What is asked: In the listing below, find the line containing "const plant = new THREE.Group();" and the line containing "imported = [obj". Repeat exactly those two lines and every line between them, nothing more.

— begin Data supplied —

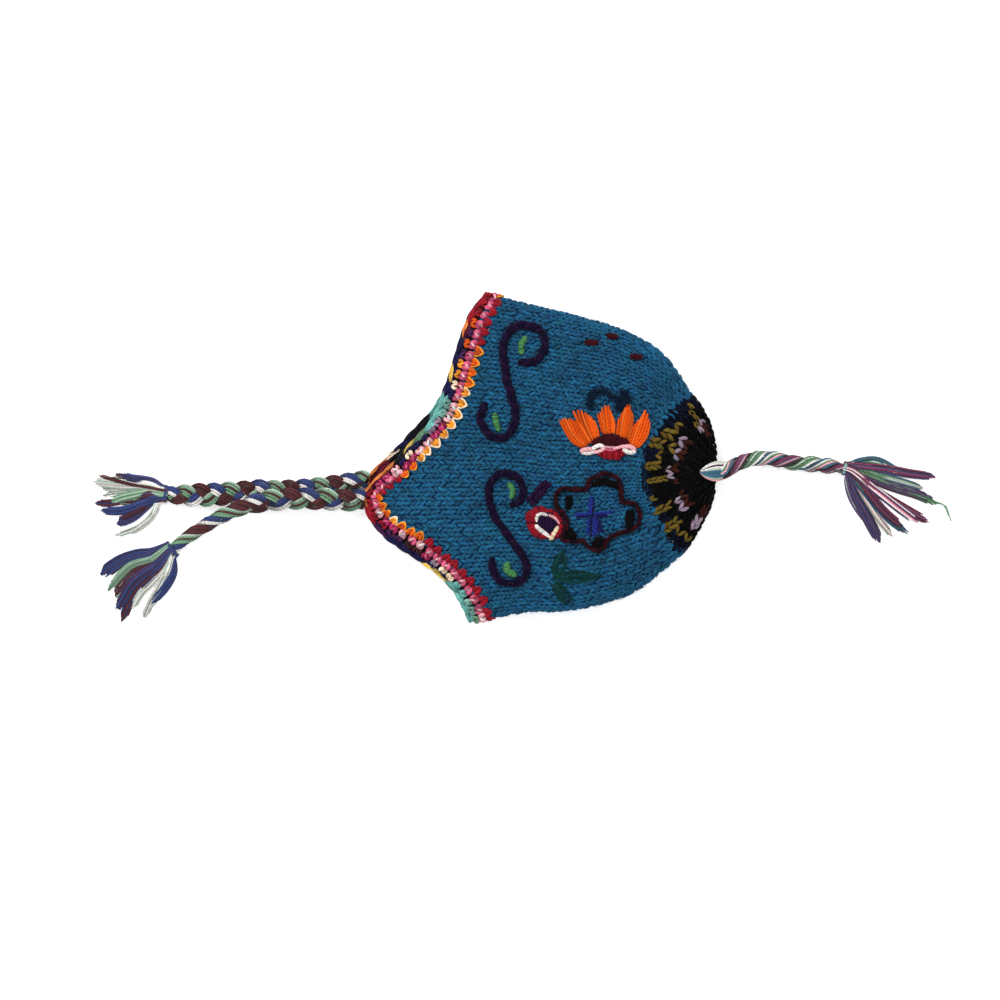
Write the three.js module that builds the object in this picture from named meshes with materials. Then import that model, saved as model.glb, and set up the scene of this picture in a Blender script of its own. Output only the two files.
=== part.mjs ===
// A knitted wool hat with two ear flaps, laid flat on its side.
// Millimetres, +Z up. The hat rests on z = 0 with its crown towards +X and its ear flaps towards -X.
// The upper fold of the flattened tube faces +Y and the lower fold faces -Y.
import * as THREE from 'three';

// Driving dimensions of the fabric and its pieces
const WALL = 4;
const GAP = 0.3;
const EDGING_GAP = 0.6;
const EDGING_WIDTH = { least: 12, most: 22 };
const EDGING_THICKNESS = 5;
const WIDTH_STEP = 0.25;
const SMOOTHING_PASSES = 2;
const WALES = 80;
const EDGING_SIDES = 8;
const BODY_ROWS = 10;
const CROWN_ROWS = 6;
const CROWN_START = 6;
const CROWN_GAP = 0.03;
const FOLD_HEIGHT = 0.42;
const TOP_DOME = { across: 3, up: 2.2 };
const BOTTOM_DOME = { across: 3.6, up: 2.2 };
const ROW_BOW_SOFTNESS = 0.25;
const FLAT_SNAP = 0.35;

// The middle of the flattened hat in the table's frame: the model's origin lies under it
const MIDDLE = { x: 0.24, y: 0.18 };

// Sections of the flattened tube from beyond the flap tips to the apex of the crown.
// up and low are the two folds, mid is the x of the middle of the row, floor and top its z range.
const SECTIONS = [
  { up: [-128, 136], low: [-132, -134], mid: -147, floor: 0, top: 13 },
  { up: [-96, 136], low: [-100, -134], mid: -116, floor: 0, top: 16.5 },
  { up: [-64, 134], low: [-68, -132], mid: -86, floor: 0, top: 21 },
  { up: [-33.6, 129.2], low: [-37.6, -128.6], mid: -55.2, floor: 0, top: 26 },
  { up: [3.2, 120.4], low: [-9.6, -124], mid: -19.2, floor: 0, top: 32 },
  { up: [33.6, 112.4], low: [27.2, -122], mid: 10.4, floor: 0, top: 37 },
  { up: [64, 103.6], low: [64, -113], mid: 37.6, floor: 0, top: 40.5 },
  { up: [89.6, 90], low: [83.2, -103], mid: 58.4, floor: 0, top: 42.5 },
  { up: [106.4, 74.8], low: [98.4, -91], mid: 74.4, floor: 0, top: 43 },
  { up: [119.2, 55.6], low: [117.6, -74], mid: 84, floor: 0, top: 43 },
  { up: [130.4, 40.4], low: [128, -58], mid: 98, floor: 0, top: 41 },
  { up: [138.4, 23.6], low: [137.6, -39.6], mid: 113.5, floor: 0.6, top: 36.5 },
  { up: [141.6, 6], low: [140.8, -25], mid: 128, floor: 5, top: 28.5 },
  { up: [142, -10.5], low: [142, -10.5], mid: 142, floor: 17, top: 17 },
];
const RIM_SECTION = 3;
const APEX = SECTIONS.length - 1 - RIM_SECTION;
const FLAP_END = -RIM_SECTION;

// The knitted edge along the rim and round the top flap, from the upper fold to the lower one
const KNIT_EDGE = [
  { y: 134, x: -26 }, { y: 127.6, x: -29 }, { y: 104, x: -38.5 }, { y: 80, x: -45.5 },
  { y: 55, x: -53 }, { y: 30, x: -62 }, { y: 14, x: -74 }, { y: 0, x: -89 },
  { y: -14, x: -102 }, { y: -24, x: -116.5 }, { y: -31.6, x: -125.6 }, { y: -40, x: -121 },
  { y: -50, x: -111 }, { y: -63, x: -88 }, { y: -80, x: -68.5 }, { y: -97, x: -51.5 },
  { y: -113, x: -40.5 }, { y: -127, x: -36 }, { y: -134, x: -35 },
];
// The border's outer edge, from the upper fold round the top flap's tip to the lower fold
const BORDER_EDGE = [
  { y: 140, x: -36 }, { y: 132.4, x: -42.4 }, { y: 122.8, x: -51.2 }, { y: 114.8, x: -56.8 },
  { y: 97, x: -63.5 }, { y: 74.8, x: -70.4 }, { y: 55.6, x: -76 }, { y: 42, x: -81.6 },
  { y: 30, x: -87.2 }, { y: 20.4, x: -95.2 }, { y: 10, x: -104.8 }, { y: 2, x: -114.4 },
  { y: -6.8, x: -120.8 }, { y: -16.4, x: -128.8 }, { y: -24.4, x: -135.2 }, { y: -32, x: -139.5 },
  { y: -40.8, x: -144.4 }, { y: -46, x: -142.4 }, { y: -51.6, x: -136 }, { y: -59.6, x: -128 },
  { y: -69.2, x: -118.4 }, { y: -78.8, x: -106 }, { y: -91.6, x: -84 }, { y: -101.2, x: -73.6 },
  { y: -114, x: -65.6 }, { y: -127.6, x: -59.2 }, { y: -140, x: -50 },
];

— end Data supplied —
— begin Data supplied —

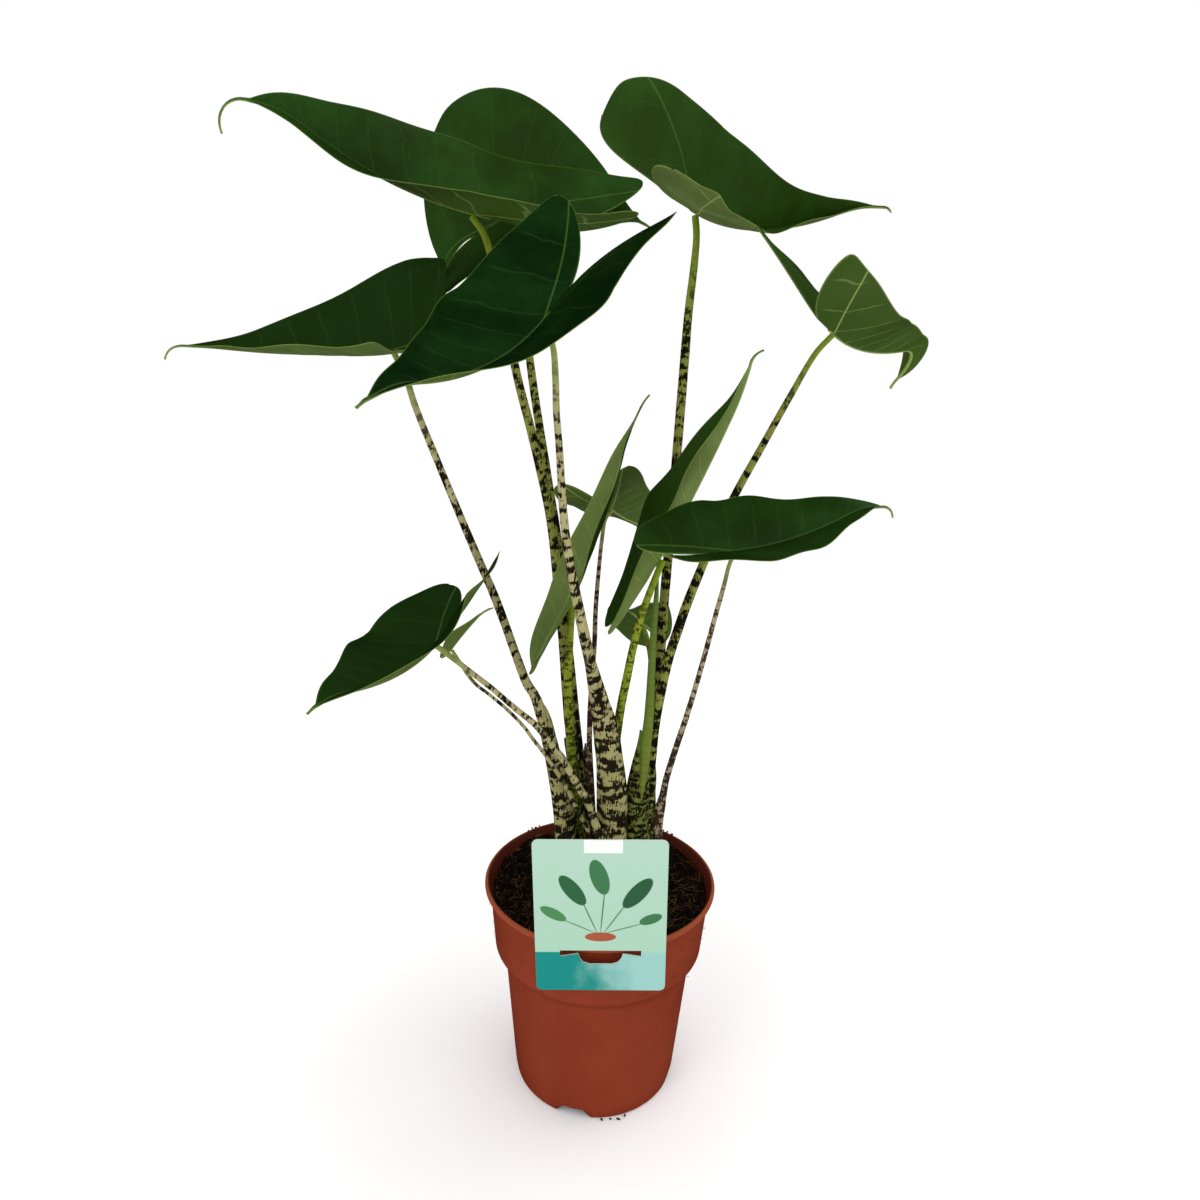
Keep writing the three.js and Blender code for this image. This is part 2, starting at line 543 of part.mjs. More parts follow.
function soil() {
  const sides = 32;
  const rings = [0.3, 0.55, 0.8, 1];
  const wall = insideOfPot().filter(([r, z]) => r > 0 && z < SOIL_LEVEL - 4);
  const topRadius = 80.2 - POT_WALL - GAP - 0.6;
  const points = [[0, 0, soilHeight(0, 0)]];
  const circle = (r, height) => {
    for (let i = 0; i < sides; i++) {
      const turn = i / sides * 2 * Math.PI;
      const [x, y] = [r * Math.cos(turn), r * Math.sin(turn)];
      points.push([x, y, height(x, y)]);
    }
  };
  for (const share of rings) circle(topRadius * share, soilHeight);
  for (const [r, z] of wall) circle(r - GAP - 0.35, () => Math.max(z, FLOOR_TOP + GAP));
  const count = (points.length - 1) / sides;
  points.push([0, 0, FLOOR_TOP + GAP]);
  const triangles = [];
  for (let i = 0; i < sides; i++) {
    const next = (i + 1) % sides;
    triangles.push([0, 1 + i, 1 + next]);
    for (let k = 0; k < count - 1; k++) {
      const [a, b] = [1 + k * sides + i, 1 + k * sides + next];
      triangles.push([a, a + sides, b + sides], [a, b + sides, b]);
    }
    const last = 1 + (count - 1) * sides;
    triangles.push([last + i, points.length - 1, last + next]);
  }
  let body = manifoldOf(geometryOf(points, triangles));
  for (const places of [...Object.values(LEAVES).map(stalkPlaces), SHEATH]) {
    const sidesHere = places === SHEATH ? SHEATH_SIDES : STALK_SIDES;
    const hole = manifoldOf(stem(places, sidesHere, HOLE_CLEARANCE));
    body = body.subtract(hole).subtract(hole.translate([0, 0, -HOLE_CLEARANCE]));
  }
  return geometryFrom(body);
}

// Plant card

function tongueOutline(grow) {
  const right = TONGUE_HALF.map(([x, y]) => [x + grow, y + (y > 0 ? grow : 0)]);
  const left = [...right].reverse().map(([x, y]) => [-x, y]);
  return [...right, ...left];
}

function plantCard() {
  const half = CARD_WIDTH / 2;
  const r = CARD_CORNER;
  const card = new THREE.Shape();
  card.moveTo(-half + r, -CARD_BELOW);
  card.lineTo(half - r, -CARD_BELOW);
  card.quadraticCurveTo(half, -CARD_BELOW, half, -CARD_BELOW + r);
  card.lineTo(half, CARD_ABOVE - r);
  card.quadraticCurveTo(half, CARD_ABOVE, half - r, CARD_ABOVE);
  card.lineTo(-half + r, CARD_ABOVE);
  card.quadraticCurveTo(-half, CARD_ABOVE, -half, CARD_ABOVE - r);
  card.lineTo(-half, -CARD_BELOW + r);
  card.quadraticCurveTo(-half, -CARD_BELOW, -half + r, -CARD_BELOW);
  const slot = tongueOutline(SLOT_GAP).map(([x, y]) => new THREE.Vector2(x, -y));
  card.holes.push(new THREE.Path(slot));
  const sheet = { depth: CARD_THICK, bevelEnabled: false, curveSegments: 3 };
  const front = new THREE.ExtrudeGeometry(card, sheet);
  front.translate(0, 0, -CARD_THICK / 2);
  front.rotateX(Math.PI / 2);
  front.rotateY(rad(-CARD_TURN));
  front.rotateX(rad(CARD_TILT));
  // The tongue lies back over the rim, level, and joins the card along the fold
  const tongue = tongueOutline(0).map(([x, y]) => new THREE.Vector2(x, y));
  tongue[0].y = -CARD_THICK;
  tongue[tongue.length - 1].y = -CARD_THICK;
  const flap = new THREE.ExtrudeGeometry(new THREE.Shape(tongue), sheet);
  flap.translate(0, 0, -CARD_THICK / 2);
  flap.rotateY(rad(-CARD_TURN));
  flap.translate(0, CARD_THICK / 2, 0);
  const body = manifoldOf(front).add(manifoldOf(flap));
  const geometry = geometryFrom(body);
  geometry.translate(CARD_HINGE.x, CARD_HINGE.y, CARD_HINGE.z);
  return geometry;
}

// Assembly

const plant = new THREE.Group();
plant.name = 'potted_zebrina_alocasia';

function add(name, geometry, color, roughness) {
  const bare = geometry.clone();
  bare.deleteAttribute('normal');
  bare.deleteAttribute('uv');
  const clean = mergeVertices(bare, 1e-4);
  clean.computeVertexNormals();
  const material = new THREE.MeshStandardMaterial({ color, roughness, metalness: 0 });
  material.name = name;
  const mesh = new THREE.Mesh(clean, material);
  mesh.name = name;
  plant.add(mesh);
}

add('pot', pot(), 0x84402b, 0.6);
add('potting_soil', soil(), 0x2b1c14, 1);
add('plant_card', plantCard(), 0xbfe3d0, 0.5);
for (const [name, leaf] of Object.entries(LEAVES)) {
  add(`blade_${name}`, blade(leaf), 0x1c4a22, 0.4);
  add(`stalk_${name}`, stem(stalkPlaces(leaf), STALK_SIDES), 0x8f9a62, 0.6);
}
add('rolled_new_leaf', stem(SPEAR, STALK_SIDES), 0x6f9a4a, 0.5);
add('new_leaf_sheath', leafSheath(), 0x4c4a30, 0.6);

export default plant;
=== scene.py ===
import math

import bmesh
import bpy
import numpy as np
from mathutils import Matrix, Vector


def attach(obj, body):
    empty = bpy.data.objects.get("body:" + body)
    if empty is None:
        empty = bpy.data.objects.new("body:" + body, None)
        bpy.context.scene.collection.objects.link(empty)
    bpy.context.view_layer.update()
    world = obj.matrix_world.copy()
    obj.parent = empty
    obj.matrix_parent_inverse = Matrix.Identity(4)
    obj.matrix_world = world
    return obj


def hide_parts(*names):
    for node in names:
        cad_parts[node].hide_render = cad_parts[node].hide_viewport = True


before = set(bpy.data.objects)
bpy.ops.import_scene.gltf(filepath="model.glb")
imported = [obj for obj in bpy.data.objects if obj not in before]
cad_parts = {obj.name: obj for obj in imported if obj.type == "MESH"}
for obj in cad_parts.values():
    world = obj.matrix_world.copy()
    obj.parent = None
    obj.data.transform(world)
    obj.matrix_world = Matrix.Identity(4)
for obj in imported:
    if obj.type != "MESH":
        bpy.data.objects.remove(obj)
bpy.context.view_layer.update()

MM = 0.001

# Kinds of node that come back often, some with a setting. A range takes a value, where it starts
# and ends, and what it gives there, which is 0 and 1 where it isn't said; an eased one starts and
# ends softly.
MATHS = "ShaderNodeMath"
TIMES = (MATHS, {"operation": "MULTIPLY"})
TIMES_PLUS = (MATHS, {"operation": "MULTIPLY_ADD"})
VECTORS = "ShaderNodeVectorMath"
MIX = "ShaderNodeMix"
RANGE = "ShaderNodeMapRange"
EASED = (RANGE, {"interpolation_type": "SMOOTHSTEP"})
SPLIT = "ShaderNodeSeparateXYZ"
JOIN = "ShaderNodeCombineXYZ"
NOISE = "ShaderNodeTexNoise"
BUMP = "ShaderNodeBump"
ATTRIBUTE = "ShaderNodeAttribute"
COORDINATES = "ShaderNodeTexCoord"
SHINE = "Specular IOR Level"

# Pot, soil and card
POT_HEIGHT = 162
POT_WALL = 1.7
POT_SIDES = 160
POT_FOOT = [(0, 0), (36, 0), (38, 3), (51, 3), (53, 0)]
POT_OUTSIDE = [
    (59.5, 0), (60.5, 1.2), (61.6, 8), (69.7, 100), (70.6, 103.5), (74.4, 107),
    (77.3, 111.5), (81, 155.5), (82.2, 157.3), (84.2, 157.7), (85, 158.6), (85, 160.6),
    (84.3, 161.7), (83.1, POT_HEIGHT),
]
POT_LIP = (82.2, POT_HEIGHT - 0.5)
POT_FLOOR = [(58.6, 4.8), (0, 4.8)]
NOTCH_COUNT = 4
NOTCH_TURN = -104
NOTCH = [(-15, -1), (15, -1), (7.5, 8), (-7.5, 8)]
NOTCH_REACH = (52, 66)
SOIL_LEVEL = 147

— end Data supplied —

Written response:
const plant = new THREE.Group();
plant.name = 'potted_zebrina_alocasia';

function add(name, geometry, color, roughness) {
  const bare = geometry.clone();
  bare.deleteAttribute('normal');
  bare.deleteAttribute('uv');
  const clean = mergeVertices(bare, 1e-4);
  clean.computeVertexNormals();
  const material = new THREE.MeshStandardMaterial({ color, roughness, metalness: 0 });
  material.name = name;
  const mesh = new THREE.Mesh(clean, material);
  mesh.name = name;
  plant.add(mesh);
}

add('pot', pot(), 0x84402b, 0.6);
add('potting_soil', soil(), 0x2b1c14, 1);
add('plant_card', plantCard(), 0xbfe3d0, 0.5);
for (const [name, leaf] of Object.entries(LEAVES)) {
  add(`blade_${name}`, blade(leaf), 0x1c4a22, 0.4);
  add(`stalk_${name}`, stem(stalkPlaces(leaf), STALK_SIDES), 0x8f9a62, 0.6);
}
add('rolled_new_leaf', stem(SPEAR, STALK_SIDES), 0x6f9a4a, 0.5);
add('new_leaf_sheath', leafSheath(), 0x4c4a30, 0.6);

export default plant;
=== scene.py ===
import math

import bmesh
import bpy
import numpy as np
from mathutils import Matrix, Vector


def attach(obj, body):
    empty = bpy.data.objects.get("body:" + body)
    if empty is None:
        empty = bpy.data.objects.new("body:" + body, None)
        bpy.context.scene.collection.objects.link(empty)
    bpy.context.view_layer.update()
    world = obj.matrix_world.copy()
    obj.parent = empty
    obj.matrix_parent_inverse = Matrix.Identity(4)
    obj.matrix_world = world
    return obj


def hide_parts(*names):
    for node in names:
        cad_parts[node].hide_render = cad_parts[node].hide_viewport = True


before = set(bpy.data.objects)
bpy.ops.import_scene.gltf(filepath="model.glb")
imported = [obj for obj in bpy.data.objects if obj not in before]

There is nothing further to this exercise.